Derrotada, Marina viu-se na condição de apêndice necessário, mas não suficiente, de Aécio. Vencido, Aécio tem que retornar ao Senado e convencer seu partido e aliados a sustentá-lo como “candidato natural” em 2018, tarefa não tão simples, como se percebe pela movimentação ardilosa de seus companheiros de partido.

Resta a vencedora, Dilma. Os “mercados” que a ela se opunham também se reacomodam e buscam uma coabitação que lhes convenha. Querem domar o governo, já que não conseguiram derrubá-lo – injetar ideias, equipes, políticas.

O “não mercado”, organizado em partidos de esquerda (não apenas o PT), sindicatos, movimentos sociais, tenta recuperar o terreno que perdera, o entrelaçamento com as massas populares.

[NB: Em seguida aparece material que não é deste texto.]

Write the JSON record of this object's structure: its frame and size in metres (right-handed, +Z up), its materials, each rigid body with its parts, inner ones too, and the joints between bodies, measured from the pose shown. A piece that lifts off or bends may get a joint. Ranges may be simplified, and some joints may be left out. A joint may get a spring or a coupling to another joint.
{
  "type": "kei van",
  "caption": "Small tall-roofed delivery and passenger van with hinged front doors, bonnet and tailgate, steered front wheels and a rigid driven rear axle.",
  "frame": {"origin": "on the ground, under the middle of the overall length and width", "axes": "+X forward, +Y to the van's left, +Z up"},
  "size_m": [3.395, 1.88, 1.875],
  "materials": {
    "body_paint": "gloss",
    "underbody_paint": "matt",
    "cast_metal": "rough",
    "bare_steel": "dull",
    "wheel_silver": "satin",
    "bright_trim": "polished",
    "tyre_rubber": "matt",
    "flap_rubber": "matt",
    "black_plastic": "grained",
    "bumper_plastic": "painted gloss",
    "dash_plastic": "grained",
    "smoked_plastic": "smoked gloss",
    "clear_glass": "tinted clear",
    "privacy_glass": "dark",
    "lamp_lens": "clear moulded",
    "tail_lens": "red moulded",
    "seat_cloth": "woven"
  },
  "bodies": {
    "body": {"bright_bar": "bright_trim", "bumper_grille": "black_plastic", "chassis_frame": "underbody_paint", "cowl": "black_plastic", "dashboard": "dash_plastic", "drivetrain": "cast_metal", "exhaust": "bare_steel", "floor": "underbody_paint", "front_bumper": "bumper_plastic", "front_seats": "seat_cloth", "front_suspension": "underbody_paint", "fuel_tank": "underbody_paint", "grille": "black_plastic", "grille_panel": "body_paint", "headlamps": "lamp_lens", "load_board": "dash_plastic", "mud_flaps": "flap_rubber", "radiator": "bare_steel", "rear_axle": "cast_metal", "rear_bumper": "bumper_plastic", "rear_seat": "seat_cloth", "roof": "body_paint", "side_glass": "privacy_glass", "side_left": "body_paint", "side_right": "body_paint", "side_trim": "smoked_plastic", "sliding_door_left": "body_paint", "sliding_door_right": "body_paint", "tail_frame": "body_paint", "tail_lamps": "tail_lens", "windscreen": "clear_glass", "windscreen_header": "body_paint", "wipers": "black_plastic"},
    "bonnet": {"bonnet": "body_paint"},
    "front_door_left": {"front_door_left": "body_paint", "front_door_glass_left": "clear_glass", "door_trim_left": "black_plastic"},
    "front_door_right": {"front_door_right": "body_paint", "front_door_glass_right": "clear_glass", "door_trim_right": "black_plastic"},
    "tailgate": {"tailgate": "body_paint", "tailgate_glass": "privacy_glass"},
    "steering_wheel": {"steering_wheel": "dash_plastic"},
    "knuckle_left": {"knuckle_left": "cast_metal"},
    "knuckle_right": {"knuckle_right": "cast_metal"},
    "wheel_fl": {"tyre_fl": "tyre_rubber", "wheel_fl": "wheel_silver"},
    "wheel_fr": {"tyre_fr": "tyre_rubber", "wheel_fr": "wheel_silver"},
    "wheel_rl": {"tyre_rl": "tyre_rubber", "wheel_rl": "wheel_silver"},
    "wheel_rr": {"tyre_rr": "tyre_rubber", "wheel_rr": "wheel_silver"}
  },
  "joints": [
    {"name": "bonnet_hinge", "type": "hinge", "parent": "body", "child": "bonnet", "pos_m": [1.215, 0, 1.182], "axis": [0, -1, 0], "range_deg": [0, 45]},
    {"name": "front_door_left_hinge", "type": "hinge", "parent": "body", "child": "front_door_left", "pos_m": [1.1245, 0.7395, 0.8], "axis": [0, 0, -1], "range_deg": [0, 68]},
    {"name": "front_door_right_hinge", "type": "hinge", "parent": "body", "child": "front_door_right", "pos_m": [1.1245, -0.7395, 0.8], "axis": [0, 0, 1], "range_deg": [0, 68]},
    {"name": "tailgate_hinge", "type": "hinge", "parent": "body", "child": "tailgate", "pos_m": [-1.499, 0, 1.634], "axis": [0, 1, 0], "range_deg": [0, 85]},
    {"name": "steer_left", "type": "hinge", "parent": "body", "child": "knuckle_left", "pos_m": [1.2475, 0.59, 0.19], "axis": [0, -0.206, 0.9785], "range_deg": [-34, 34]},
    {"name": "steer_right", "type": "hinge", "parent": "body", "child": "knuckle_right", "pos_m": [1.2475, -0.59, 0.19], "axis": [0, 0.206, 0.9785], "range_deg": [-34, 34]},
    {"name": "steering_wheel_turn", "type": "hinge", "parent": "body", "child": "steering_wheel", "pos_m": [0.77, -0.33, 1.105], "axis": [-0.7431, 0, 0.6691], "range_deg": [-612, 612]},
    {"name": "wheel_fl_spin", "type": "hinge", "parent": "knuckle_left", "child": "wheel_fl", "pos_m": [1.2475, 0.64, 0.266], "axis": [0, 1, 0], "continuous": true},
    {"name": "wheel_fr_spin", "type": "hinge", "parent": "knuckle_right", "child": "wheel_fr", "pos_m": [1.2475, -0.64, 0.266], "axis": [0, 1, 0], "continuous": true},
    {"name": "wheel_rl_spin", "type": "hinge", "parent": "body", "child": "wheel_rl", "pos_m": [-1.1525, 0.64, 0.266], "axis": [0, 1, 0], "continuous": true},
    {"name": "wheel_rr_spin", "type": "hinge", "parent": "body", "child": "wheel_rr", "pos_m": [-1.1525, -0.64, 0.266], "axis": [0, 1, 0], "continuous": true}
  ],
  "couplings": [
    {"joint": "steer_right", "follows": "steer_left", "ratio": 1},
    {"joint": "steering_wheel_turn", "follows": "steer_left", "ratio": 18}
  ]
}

Para além dos 30 milhões de eleitores que votam sistematicamente na direita e na esquerda, há uns outros 80 milhões de oscilantes. E milhões de não eleitores sistemáticos, que se colocam à margem do voto, mas não necessariamente da política.

Dois eixos políticos para mudar o quadro atual

Vejamos o cenário. Temos as correntes políticas, organizadas em partidos, sindicatos, movimentos. E temos uma massa de opiniões que não estão nessas organizações.

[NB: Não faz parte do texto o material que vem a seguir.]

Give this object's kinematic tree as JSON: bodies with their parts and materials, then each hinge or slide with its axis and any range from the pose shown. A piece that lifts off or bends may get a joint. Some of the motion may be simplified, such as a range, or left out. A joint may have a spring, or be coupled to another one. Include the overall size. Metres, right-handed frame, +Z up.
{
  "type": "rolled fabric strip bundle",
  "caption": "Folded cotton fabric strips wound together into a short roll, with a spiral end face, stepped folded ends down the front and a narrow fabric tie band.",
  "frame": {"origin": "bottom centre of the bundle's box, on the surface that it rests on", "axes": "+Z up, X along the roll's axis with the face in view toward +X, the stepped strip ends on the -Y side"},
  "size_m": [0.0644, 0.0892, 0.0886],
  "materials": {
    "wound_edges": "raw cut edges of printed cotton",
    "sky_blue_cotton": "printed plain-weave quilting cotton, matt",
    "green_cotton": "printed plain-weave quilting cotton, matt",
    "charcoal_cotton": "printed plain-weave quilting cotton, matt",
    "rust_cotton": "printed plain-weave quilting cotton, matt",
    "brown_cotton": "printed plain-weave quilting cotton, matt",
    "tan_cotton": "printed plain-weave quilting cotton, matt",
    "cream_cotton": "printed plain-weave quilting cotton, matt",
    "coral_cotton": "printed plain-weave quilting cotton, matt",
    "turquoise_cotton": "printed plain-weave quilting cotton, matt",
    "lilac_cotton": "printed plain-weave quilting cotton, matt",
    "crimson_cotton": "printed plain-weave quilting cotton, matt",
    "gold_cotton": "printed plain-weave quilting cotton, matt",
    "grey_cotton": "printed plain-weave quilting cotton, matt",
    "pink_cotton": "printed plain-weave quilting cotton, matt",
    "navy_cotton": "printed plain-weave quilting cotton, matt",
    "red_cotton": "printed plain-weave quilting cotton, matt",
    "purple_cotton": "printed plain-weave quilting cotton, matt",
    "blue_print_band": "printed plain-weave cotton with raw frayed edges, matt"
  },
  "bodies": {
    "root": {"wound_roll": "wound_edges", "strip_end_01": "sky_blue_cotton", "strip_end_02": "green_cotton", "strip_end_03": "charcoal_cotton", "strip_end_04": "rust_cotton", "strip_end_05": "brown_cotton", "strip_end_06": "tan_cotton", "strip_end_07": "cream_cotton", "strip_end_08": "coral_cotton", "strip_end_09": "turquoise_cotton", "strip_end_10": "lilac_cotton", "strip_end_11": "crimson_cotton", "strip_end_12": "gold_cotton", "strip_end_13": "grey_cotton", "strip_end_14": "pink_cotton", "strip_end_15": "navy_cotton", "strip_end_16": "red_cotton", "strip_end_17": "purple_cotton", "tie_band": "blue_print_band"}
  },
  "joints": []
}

Entre esses dois mundos, existem os mecanismos de formação de opinião, ou de pré-formação, de condicionamento homeopático de valores e ideias.

Não estamos falando apenas de meios de comunicação e seus canais mais explicitamente políticos, como revistas, jornais e telejornais.  Devemos incluir nesses mecanismos os canais de entretenimento e sedução – o jornalismo esportivo e policial, sibilinamente políticos, a novela, a série, o programa humorístico, os talk shows intoxicantes.

Esse é um campo em disputa. Se governo popular quiser ter alguma viabilidade, precisa deixar de alimentar a mídia adversária e criar condições para a emergência de uma mídia popular. Não há razão para manter os atuais níveis de gastos do Executivo e das empresas estatais em publicidade institucional contraproducente.

Mas não é apenas a mídia! Além da mídia, existe a modelagem cotidiana, a pressão da vida diária, o modo como as pessoas ganham o pão, uma pressão permanente, que condiciona mentes e corações.

O subsolo dos valores neoliberais, individualistas, é uma vida cotidiana marcada pela privatização, pela “mercadorização” de tudo – em planos de saúde, escola paga, transporte, moradia, luz e água.

A vida diária privatizada faz a cabeça, mais do que mil sermões. Ela cristaliza concepções anti-Estado, supostamente “meritocráticas”.

A vida socializada é sua contrapartida, a presença cotidiana e visível do Estado, contrastando com o mercado. E é por aí que a esquerda tem chance de conquistar milhões de corações que perdeu. Investindo em políticas públicas – e abandonando a ideia de que os serviços públicos precisam funcionar à maneira do mercado. Mudando a vida e não apenas a imagem da vida que a mídia ou conjuntos de mídia difundem. Voltaremos a esse tema.